[Dataset records start]

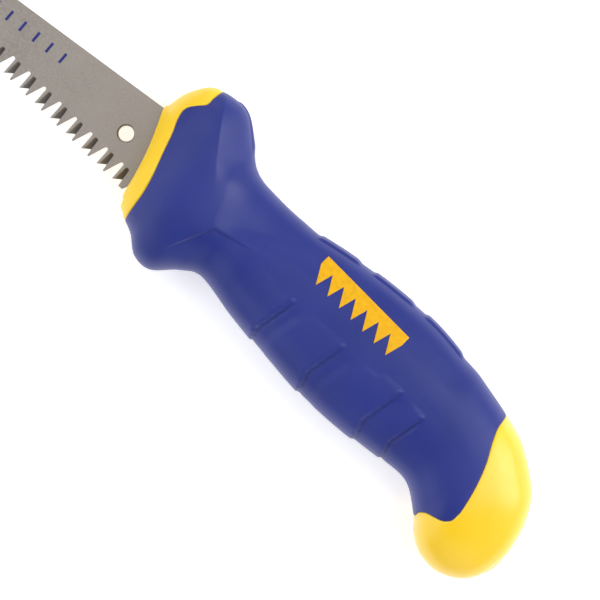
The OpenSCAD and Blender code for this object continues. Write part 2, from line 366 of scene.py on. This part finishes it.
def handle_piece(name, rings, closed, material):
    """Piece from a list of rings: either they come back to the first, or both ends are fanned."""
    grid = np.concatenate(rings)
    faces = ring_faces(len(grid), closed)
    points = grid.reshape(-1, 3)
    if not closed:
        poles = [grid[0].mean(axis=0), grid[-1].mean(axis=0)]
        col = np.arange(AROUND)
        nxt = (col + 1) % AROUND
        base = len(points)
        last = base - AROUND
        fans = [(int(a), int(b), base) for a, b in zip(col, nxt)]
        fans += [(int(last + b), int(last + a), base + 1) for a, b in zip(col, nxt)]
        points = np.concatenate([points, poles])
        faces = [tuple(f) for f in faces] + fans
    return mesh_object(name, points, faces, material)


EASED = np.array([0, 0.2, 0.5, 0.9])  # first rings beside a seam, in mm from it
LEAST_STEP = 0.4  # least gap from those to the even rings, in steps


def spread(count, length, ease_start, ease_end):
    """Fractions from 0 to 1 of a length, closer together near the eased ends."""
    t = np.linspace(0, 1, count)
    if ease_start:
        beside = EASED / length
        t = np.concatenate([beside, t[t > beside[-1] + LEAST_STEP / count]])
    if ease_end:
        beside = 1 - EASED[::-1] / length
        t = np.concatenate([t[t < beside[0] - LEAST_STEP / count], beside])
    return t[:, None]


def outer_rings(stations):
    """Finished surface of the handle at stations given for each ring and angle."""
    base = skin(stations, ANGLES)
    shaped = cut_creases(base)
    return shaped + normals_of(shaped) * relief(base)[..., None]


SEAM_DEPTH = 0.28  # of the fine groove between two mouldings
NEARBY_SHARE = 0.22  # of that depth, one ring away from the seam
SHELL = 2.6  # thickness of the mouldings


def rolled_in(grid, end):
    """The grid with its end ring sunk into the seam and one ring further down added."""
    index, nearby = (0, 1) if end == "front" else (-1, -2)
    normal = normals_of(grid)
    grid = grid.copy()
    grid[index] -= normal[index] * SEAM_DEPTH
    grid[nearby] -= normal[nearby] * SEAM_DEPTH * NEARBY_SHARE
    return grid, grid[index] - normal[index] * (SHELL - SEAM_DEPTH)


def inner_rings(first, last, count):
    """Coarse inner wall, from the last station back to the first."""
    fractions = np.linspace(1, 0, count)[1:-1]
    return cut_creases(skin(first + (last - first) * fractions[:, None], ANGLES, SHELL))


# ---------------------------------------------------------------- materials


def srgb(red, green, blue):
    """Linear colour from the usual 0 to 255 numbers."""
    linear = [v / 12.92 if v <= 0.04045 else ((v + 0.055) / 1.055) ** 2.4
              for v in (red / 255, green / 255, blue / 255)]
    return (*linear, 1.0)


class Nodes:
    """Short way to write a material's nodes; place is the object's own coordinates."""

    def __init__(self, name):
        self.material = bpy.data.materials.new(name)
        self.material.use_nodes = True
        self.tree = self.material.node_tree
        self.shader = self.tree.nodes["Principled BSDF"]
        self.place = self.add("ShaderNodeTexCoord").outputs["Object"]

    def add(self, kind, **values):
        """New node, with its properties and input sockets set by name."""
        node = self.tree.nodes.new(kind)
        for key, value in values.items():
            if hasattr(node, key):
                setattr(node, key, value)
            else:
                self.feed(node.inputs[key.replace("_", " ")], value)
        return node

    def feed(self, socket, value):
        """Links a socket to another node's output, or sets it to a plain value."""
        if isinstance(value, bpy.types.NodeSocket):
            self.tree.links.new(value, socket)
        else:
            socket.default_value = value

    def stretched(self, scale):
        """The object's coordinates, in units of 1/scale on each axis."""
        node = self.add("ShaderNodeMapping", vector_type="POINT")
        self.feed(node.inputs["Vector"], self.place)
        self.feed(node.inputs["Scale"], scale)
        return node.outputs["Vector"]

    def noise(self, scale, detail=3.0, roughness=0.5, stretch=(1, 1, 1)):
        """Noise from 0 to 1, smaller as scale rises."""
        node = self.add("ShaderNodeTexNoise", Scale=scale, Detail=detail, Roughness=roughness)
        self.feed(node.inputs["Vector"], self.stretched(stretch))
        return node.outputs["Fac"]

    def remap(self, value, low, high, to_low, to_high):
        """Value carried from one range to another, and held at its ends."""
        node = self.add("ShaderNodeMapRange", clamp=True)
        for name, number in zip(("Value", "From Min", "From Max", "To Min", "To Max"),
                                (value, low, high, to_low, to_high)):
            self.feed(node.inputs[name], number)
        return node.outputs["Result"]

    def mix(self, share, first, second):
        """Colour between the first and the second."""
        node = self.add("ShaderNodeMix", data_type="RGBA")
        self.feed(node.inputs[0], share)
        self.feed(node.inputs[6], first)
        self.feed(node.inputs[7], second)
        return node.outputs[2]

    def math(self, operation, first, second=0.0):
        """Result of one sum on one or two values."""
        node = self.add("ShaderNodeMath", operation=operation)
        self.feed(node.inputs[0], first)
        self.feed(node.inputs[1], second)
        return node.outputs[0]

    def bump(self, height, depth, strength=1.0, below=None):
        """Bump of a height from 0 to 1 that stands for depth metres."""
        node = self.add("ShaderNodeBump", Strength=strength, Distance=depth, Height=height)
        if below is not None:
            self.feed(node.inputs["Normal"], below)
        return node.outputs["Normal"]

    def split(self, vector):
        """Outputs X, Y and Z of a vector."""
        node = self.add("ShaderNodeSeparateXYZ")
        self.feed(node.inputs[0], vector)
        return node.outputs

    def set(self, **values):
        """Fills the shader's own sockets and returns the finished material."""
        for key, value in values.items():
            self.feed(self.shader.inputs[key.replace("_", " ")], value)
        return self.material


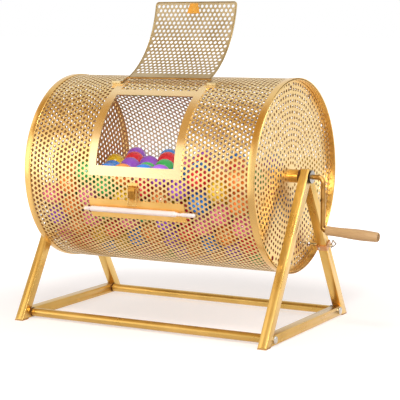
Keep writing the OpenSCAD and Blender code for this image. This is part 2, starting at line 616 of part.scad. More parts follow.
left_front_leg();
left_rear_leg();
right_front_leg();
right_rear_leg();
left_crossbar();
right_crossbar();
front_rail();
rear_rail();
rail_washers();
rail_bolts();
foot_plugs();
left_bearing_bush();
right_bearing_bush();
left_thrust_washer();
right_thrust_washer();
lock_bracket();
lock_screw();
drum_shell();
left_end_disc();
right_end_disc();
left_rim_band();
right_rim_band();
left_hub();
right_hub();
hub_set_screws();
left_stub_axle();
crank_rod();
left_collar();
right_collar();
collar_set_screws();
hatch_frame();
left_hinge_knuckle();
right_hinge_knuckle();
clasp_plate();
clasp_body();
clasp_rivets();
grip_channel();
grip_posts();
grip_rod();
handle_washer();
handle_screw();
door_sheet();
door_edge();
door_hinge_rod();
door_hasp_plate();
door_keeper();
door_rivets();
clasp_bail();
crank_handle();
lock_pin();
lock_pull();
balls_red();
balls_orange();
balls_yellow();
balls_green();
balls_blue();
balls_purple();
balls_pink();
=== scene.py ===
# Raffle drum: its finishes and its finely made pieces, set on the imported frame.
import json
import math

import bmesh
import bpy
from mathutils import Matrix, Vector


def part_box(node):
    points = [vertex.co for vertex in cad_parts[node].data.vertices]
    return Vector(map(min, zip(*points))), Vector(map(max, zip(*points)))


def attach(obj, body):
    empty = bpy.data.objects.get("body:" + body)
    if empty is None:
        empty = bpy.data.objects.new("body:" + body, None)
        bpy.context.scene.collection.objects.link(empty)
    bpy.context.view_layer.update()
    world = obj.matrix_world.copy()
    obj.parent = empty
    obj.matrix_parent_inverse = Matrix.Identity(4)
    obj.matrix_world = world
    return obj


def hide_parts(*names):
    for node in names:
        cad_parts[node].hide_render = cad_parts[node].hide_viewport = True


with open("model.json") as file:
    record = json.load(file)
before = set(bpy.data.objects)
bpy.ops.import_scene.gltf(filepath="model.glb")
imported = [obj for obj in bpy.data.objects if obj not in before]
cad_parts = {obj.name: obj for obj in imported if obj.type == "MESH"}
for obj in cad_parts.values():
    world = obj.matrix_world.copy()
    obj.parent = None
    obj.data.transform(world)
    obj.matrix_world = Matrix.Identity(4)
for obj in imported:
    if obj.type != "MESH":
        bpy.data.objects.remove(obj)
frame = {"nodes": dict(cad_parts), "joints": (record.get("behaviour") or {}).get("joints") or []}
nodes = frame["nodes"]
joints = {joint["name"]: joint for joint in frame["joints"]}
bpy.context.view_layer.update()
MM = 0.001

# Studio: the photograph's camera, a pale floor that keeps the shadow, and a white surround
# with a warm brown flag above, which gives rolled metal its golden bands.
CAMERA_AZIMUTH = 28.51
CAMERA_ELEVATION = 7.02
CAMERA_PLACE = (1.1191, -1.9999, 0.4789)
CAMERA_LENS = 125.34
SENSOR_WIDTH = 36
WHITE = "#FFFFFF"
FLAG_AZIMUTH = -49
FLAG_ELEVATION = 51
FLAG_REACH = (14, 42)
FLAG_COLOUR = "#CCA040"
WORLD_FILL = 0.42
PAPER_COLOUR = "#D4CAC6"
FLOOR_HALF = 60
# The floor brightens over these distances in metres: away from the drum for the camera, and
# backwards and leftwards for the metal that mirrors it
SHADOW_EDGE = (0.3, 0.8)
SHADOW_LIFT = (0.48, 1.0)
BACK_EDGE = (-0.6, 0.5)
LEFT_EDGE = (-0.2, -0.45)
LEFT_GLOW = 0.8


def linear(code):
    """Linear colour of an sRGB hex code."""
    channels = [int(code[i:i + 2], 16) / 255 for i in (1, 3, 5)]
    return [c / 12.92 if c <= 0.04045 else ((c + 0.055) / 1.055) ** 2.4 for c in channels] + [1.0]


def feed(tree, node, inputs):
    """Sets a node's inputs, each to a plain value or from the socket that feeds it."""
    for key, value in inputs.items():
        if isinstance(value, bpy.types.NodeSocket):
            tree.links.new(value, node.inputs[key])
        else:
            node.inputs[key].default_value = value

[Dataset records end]

## Problem to solve
Set down, without any change, only the lines from the line that holds "door_edge();" through the line that holds "points = [vertex.co", both lines included.

## Answer to this exercise
door_edge();
door_hinge_rod();
door_hasp_plate();
door_keeper();
door_rivets();
clasp_bail();
crank_handle();
lock_pin();
lock_pull();
balls_red();
balls_orange();
balls_yellow();
balls_green();
balls_blue();
balls_purple();
balls_pink();
=== scene.py ===
# Raffle drum: its finishes and its finely made pieces, set on the imported frame.
import json
import math

import bmesh
import bpy
from mathutils import Matrix, Vector


def part_box(node):
    points = [vertex.co for vertex in cad_parts[node].data.vertices]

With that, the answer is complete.